# Multiple Codes



## LBurk (Dec 23, 2013)

Here in beautiful Maricopa County, Arizona I have an issue that is unique for me. We have to use both the International Codes and the UPC, depending upon which jurisdiction we happen to be in. I'm originally from San Diego County and we had just the UPC. 

Some of the jurisdiction use both the IC and UPC codes and have even had one senior building inspector tell to take my pick but stay with it for the entire job. Though the codes are very similar there are a few idiosyncrasies between them and then again the local amendments add to the challenge.

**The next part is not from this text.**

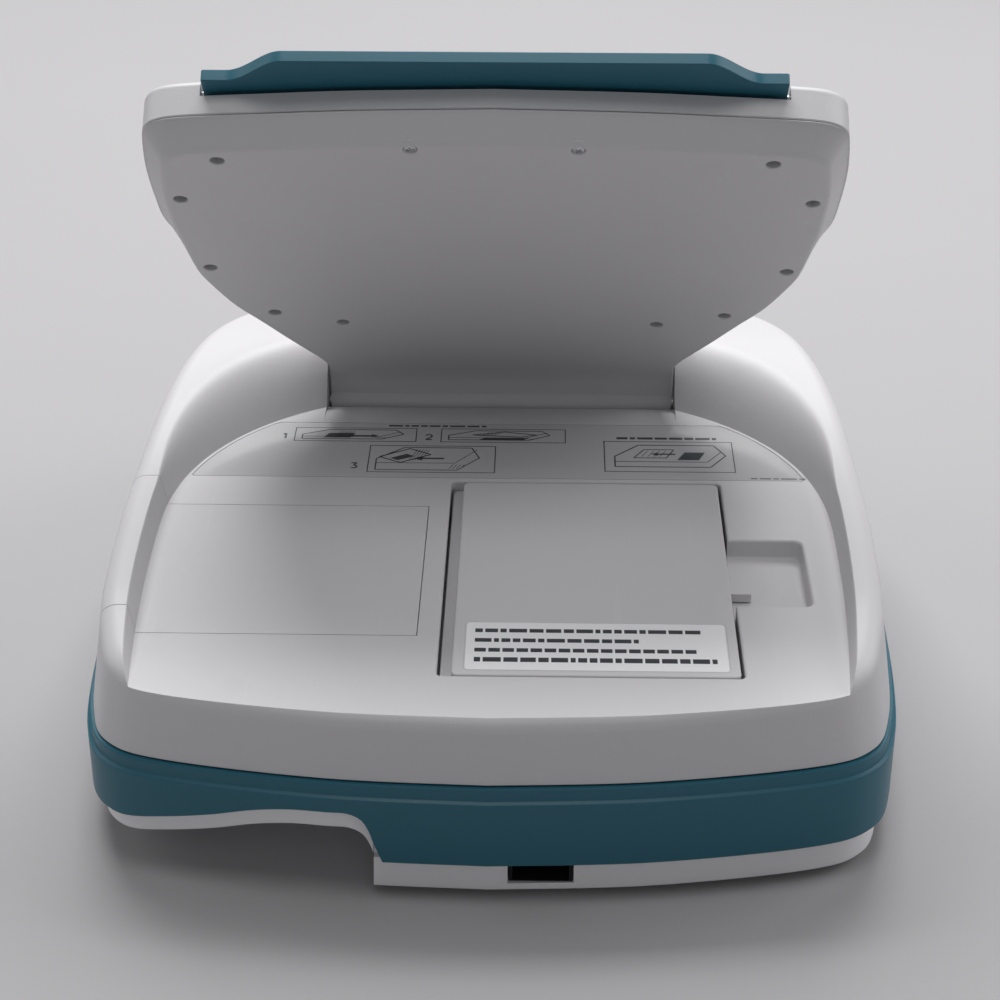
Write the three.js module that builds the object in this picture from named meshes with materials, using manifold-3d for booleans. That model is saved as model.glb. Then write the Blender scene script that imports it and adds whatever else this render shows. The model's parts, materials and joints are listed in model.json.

All that BS said, does anyone here have to deal with this and what do you do to stay on top of it? We have 22 service plumbers so it can become a challenge.


----------



## Ghostmaker (Jan 12, 2013)

If you have a plumbing business owners group they need to become politically active and push for a single plumbing code for the entire state and remove all local codes off the enforcement books. That is what happened in Ohio.


----------



## rjbphd (Feb 5, 2010)

Whatever Sheriff Joe wants is what you do!


----------



## LBurk (Dec 23, 2013)

rjbphd said:


> Whatever Sheriff Joe wants is what you do!


But I refuse to wear the pink undies! :no:


----------



## LBurk (Dec 23, 2013)

Ghostmaker said:


> If you have a plumbing business owners group they need to become politically active and push for a single plumbing code for the entire state and remove all local codes off the enforcement books. That is what happened in Ohio.


From what I have seen the PHCC here is not that active considering the number of company's. I think it is slowly changing, but we still have some municipalities on 2006 editions of the UPC. I guess it's just a different pace than what I am used to.


----------



## PLUMBER_BILL (Oct 23, 2009)

LBurk said:


> Here in beautiful Maricopa County, Arizona I have an issue that is unique for me. We have to use both the International Codes and the UPC, depending upon which jurisdiction we happen to be in. I'm originally from San Diego County and we had just the UPC.





LBurk said:


> Some of the jurisdiction use both the IC and UPC codes and have even had one senior building inspector tell to take my pick but stay with it for the entire job. Though the codes are very similar there are a few idiosyncrasies between them and then again the local amendments add to the challenge.
> 
> All that BS said, does anyone here have to deal with this and what do you do to stay on top of it? We have 22 service plumbers so it can become a challenge.




Give a plumbing system ... enough water, enough air and enough pitch it will work regardless which code it was put in with. I wonder if all codes give the enoughs.


----------



## LBurk (Dec 23, 2013)

PLUMBER_BILL said:


> Give a plumbing system ... enough water, enough air and enough pitch it will work regardless which code it was put in with. I wonder if all codes give the enoughs.


I agree with you Bill. But remember there is always some young buck trying to make his/her bones as an inspector and throws commonsense out. The only thing he/she understands is the "BOOK". That's where it gets annoying in the dual code areas. I means it's like you have to declare which code you are going to use. Then if you make a simple mistake because the particular plumber knows ICC code better than IAPMO and crosses over, you get TD and it's usually something silly like the length of a laundry standpipe.


----------



## LIQUID (Sep 26, 2013)

That's why codes are superceeded by "authority having juristiction" its on them.. don't argue with inspectors unless you know it won't work.. and then be tactfull.


----------